Project completed as dissertation for Masters degree.
This project aimed to determine the extent supervised machine learning techniques could be used to predict the accuracy of tweets in relation to football transfers.
IMPORTANT: ALL CODE CAN BE TAILORED TO YOUR SPECIFIC TWEET GATHERING, LABELLING AND CLASSIFICATION NEEDS.

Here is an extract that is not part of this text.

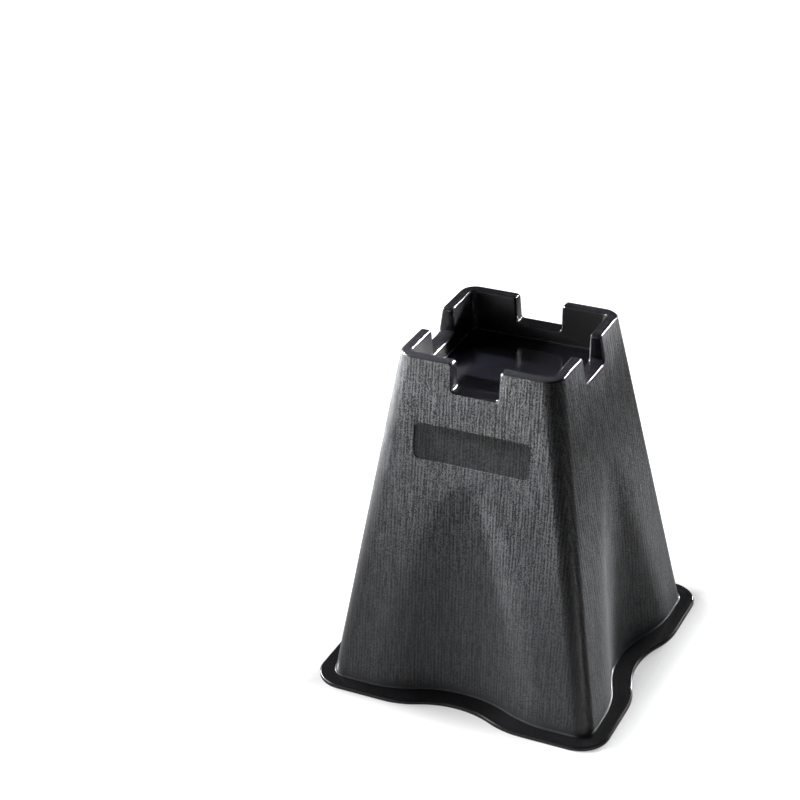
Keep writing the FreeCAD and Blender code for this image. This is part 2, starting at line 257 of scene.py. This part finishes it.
@dataclass(frozen=True)
class Grain:
    """Moulded bark-like grain, upright along each wall: threads, specks along them, and streaks;
    its light tone is partly a painted sheen on the grain's tops.

    Attributes:
        thread_width: width of a thread.
        thread_length: length over which a thread changes.
        speck_width: width of a speck.
        speck_length: length of a speck.
        waviness: how far a thread wanders sideways, as an angle of its wave.
        side_stretch: how many times coarser the grain is on the two side walls.
        line_share: share of the threads' waves in the height.
        thread_share: share of the threads' noise in the height.
        speck_share: share of the specks in the height.
        wander_scale: scale of the wandering across and along a thread.
        streak_scale: scale of the streaks across and along a thread.
        middle: height of the grain at which its dark meets its light.
        front_band: half of the heights between dark and light, on the front and back wall.
        side_band: the same on the two side walls, where it is narrower for a stronger painted
            sheen.
        scuffed: streaks from which a scuff starts and at which it is full.
        scuff_levels: levels on the wall between which the scuffs come in.
        front_shift: how far the front and back wall are in the noise from the other two.
        wall_shift: how far each wall is in the noise from the middle of its pair.
    """

    thread_width: float = 1.45 * MM
    thread_length: float = 9.0 * MM
    speck_width: float = 0.4 * MM
    speck_length: float = 0.55 * MM
    waviness: float = 5.0
    side_stretch: float = 1.5
    line_share: float = 0.12
    thread_share: float = 0.34
    speck_share: float = 0.54
    wander_scale: Pair = (0.35, 0.9)
    streak_scale: Pair = (0.3, 0.2)
    middle: float = 0.51
    front_band: float = 0.14
    side_band: float = 0.11
    scuffed: Pair = (0.5, 0.7)
    scuff_levels: Pair = (118 * MM, 145 * MM)
    front_shift: float = 3.7
    wall_shift: float = 1.3

    def build(self) -> bpy.types.ShaderNodeTree:
        """Makes the node group.

        Returns:
            The group, with outputs Height, Light, Streak and Scuff; Light is partly a painted
            sheen.
        """
        inputs = {
            "Thread Width": self.thread_width,
            "Thread Length": self.thread_length,
            "Speck Width": self.speck_width,
            "Speck Length": self.speck_length,
            "Waviness": self.waviness,
            "Side Stretch": self.side_stretch,
        }
        outputs = ("Height", "Light", "Streak", "Scuff")
        graph, start, end = new_group("moulded_grain", inputs, outputs)
        given = start.outputs
        x, y, z = graph.axes(graph.place())
        # Sideways is x on the front and back wall, and y on the other two
        on_front = graph.math("GREATER_THAN", graph.unsigned(y), graph.unsigned(x))
        sideways = graph.mix(on_front, y, x)
        depth = graph.mix(on_front, x, y)
        pair = graph.math("MULTIPLY", on_front, self.front_shift)
        wall = graph.math("MULTIPLY", graph.math("SIGN", depth), self.wall_shift)
        seed = graph.math("ADD", pair, wall)

        def layer(kind: Layer, u: Socket, v: Socket, detail: float) -> Socket:
            """Takes a layer of noise over the wall."""
            shifted = graph.math("ADD", seed, kind.value)
            return graph.noise(graph.add("ShaderNodeCombineXYZ", X=u, Y=v, Z=shifted), 1.0, detail)

        even = graph.math("DIVIDE", sideways, graph.mix(on_front, given["Side Stretch"], 1.0))
        across = graph.math("DIVIDE", even, given["Thread Width"])
        along = graph.math("DIVIDE", z, given["Thread Length"])
        speck_across = graph.math("DIVIDE", even, given["Speck Width"])
        speck_along = graph.math("DIVIDE", z, given["Speck Length"])

        def scaled(scale: Pair) -> tuple[Socket, Socket]:
            """Scales the place on the wall across and along the threads."""
            return graph.math("MULTIPLY", across, scale[0]), graph.math("MULTIPLY", along, scale[1])

        wander = layer(Layer.WANDER, *scaled(self.wander_scale), 1.0)
        wave = graph.math("MULTIPLY", across, math.tau)
        turn = graph.math("MULTIPLY_ADD", wander, given["Waviness"], wave)
        lines = graph.math("MULTIPLY_ADD", graph.math("SINE", turn), 0.5, 0.5)
        threads = layer(Layer.THREADS, speck_across, along, 0.0)
        specks = layer(Layer.SPECKS, speck_across, speck_along, 0.0)
        height = graph.math("MULTIPLY", lines, self.line_share)
        height = graph.math("MULTIPLY_ADD", threads, self.thread_share, height)
        height = graph.math("MULTIPLY_ADD", specks, self.speck_share, height)
        streak = layer(Layer.STREAKS, *scaled(self.streak_scale), 2.0)
        high_up = graph.ramp(z, *self.scuff_levels)
        band = graph.mix(on_front, self.side_band, self.front_band)
        low = graph.math("SUBTRACT", self.middle, band)
        high = graph.math("ADD", self.middle, band)
        graph.feed(end.inputs["Height"], height)
        # The light tone's share stands partly for a painted sheen on the grain's tops
        graph.feed(end.inputs["Light"], graph.ramp(height, low, high))
        graph.feed(end.inputs["Streak"], graph.ramp(streak, *MOST_NOISE))
        scuff = graph.math("MULTIPLY", graph.ramp(streak, *self.scuffed), high_up)
        graph.feed(end.inputs["Scuff"], scuff)
        return graph.tree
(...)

Project three distinct sections.
- Stage 1: Data Gathering
- Stage 2: Data Labelling
- Stage 2: Classification Experiments
module | stage | description |
---|---|---|
kb_builder.py | 1 | build database of known transfers |
get_tweets.py | 1 | get transfer tweets |
db.py | 1/2/3 | build db collections |
relations.py | 1 | create queries for GetOldTweets |
ner.py | 1/2/3 | label tweets using Named Entity Recognition (NER) |
data_checking.py | 1/2/3 | script for checking db values etc |
Tweet gathering done using GetOldTweets. Free workaround to Twitters expensive API. Clone this repo into top directory.
Two approaches, as implemented in classification.ipynd:
- td-idf encoded n-grams of tweets for input features. Simple MLP model.
- Word vectorisation, semantics embedding layer, Separated Convolution Neural Network.